Once she’s taken care of those commitments, what she paints on a particular day depends on how she feels. “I’ll wake up in the morning with an idea — I want to do a snow piece — that will be oil. That’s the way to go. With oil I can put a lot of paint on the canvas and work toward the light.”
The essence of her versatility is evident in her studio, where every surface is covered: dishes with ink, small canvases of field studies in oils, vases of brushes, and miniature pails of watercolor pencils. Boxes of different types of salt sit next to her tray of dyes, and a pileup of plastic palettes leans against the back wall.

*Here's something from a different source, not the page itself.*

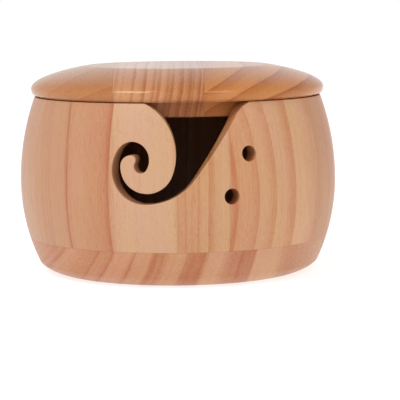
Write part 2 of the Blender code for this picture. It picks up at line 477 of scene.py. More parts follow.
def turn_piece(name, profile, steps):
    """A turned piece: one point is drawn along the half section, then spun round the axis."""
    clear_selection()
    bpy.ops.mesh.primitive_plane_add(size=0.001)
    piece = bpy.context.object
    piece.name = name
    bpy.ops.object.mode_set(mode="EDIT")
    bpy.ops.mesh.select_mode(type="VERT")
    bpy.ops.mesh.select_all(action="SELECT")
    bpy.ops.mesh.merge(type="CENTER")
    bpy.ops.transform.translate(value=(profile[0][0], 0.0, profile[0][1]))
    for before, after in zip(profile[:-1], profile[1:]):
        bpy.ops.mesh.extrude_region_move(
            TRANSFORM_OT_translate={"value": (after[0] - before[0], 0.0, after[1] - before[1])}
        )
    bpy.ops.mesh.select_all(action="SELECT")
    bpy.ops.mesh.spin(steps=steps, angle=math.tau, center=(0, 0, 0), axis=(0, 0, 1), use_auto_merge=True)
    bpy.ops.mesh.select_all(action="SELECT")
    bpy.ops.mesh.remove_doubles(threshold=0.00001)
    bpy.ops.mesh.normals_make_consistent(inside=False)
    leave_edit()
    return piece


# ---- pine


# The wood's noises: (mm across the grain, mm along it, shift, detail, roughness)
GRAIN = {
    "wander": (24.0, 60.0, 0.0, 1.5, 0.5),
    "waver": (4.0, 26.0, 3.0, 2.0, 0.5),
    "patch": (16.0, 55.0, 11.0, 2.0, 0.5),
    "fibre": (0.8, 20.0, 5.0, 3.0, 0.6),
    "hair": (0.3, 5.0, 9.0, 2.0, 0.6),
    "pores": (0.45, 3.2, 21.0, 1.0, 0.5),
    "blotch": (18.0, 30.0, 17.0, 3.0, 0.5),
    "hue": (14.0, 50.0, 31.0, 3.0, 0.5),
}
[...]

One or two portable easels stand ready to go at a moment’s notice.
“I love to paint plein air,” she says. For that, she takes her oils. “Even though the bugs fly into the wet paint. You learn so many things by painting outside. Like the time a moose came up next me — I learned to stand still as a statue!”
Art collector and retired CEO Al Stinson owns several Cawdrey pieces. “It’s her colors. I love those colors, they just pop at you. The one I’m most proud of is Forever Jackson that was auctioned at the Jackson Hole Arts Festival. They auctioned it on the square and I bought it.” The 68-by-52-inch dye on silk painting shows a moose standing in a river with the mountains as a backdrop. “Everybody that sees that painting thinks it’s fantastic. I think it’s the colors as much as anything that attracts me. A painting of a moose just wouldn’t do much for me, it’s something about her colors.”
Three years ago, Stinson bought one of Cawdrey’s oil paintings. “She can work in so many mediums and do them all so well,” he says. “Most of the things I collect are more classic, traditional Western art pieces. I’ve got a lot of more those. But I think it’s the color and style for me.”
For Stinson, like a lot of Cawdrey’s collectors, he’s aware of the colors and the way the gem-like tones invite the viewer into the piece. Her work is at once accessible and intimate.
“She uses the color to make you study the subject matter,” he says. “I look at it three or four times a day and never get tired of it.”